■ **WHAT YOU WILL DO**
Quote exactly the lines spanning from the top of the data below to the line that contains "thickness = 5.4; // [4:0.1:8]", including both.

■ **SOURCE MATERIAL**
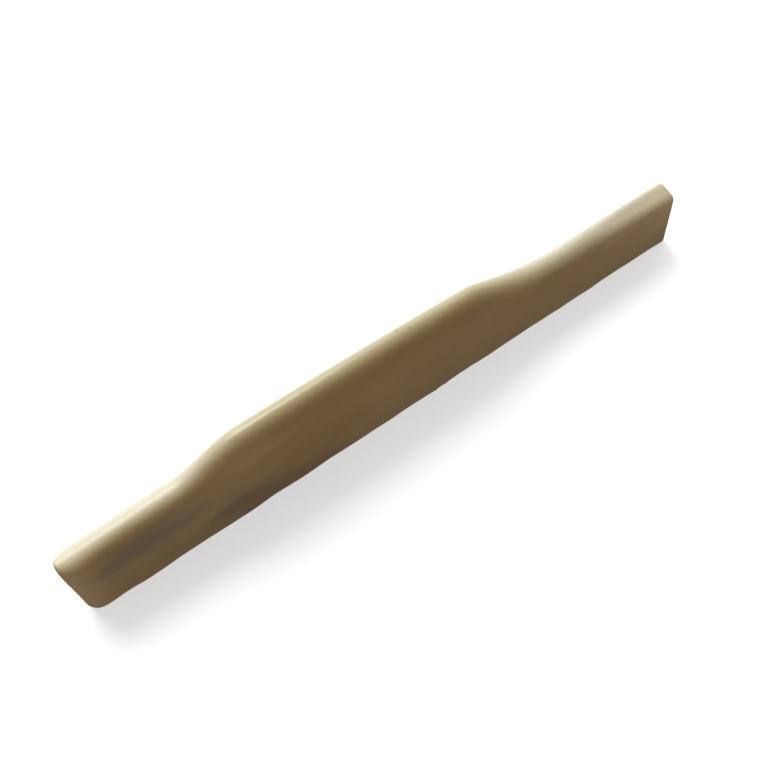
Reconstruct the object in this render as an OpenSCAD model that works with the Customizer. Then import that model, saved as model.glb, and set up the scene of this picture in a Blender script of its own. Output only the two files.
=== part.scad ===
// Bone folder carved from one flat strip of bone.
// It stands on its long straight edge: X runs along the edge, Y across the thickness and Z up.
// The origin is under the middle of the blade, on the surface that the straight edge stands on.

/* [Blank] */
// Length of the straight edge
length = 150; // [130:1:180]
// Thickness between the two broad faces
thickness = 5.4; // [4:0.1:8]

/* [Outline] */
// Height of the near wing at its square end
near_end_h = 16; // [14:0.1:17]
// Height of the near wing where it meets the belly
near_root_h = 17.1; // [16:0.1:19]
// Height of the belly at its two shoulders
shoulder_h = 21.4; // [19:0.1:25]
// Extra height in the middle of the belly, which bows slightly
belly_bow = 0.4; // [0:0.1:1.5]
// Height of the far wing where the belly has run out into it
far_root_h = 15.9; // [13:0.1:18]
// Height of the far wing at its leaning end
far_end_h = 15.5; // [13:0.1:18]
// How far the top of the far end leans back over the base
far_lean = 3.8; // [0:0.1:5]
// How much further the far end reaches on its back face than on its front face
far_skew = 0.9; // [0:0.1:3]
// How much lower the top's front edge is than its back edge at the far end
far_drop = 1.5; // [0:0.1:2.5]

/* [Stations along the edge] */
// Where the near wing starts to rise into the belly
rise_from = 20.5; // [16:0.5:26]
// Where the belly's near shoulder is
rise_to = 35; // [30:0.5:45]
// Where the belly's far shoulder is
fall_from = 87; // [75:0.5:95]
// Where the belly has run out into the far wing
fall_to = 113.5; // [105:0.5:120]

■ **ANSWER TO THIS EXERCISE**
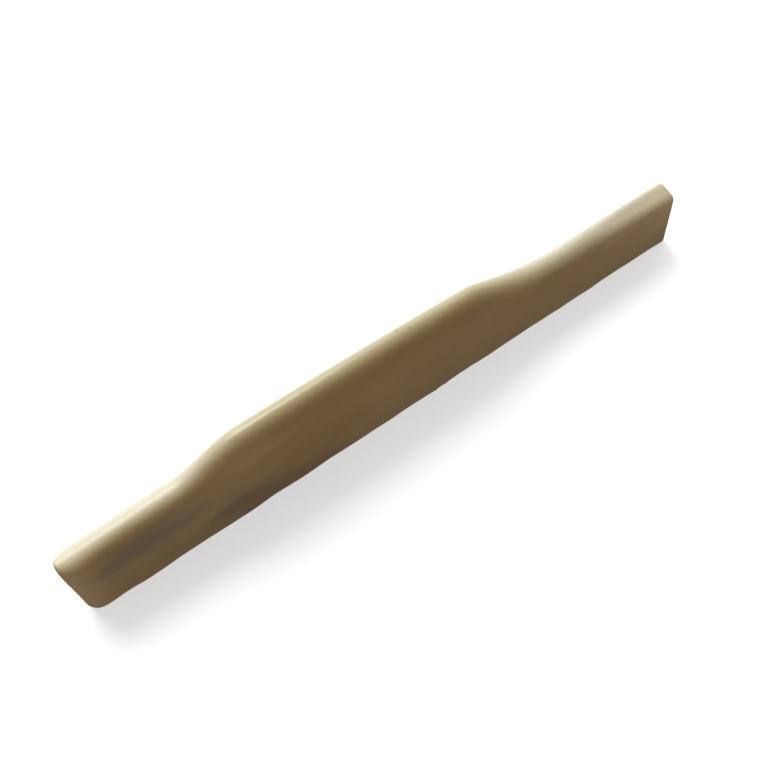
Reconstruct the object in this render as an OpenSCAD model that works with the Customizer. Then import that model, saved as model.glb, and set up the scene of this picture in a Blender script of its own. Output only the two files.
=== part.scad ===
// Bone folder carved from one flat strip of bone.
// It stands on its long straight edge: X runs along the edge, Y across the thickness and Z up.
// The origin is under the middle of the blade, on the surface that the straight edge stands on.

/* [Blank] */
// Length of the straight edge
length = 150; // [130:1:180]
// Thickness between the two broad faces
thickness = 5.4; // [4:0.1:8]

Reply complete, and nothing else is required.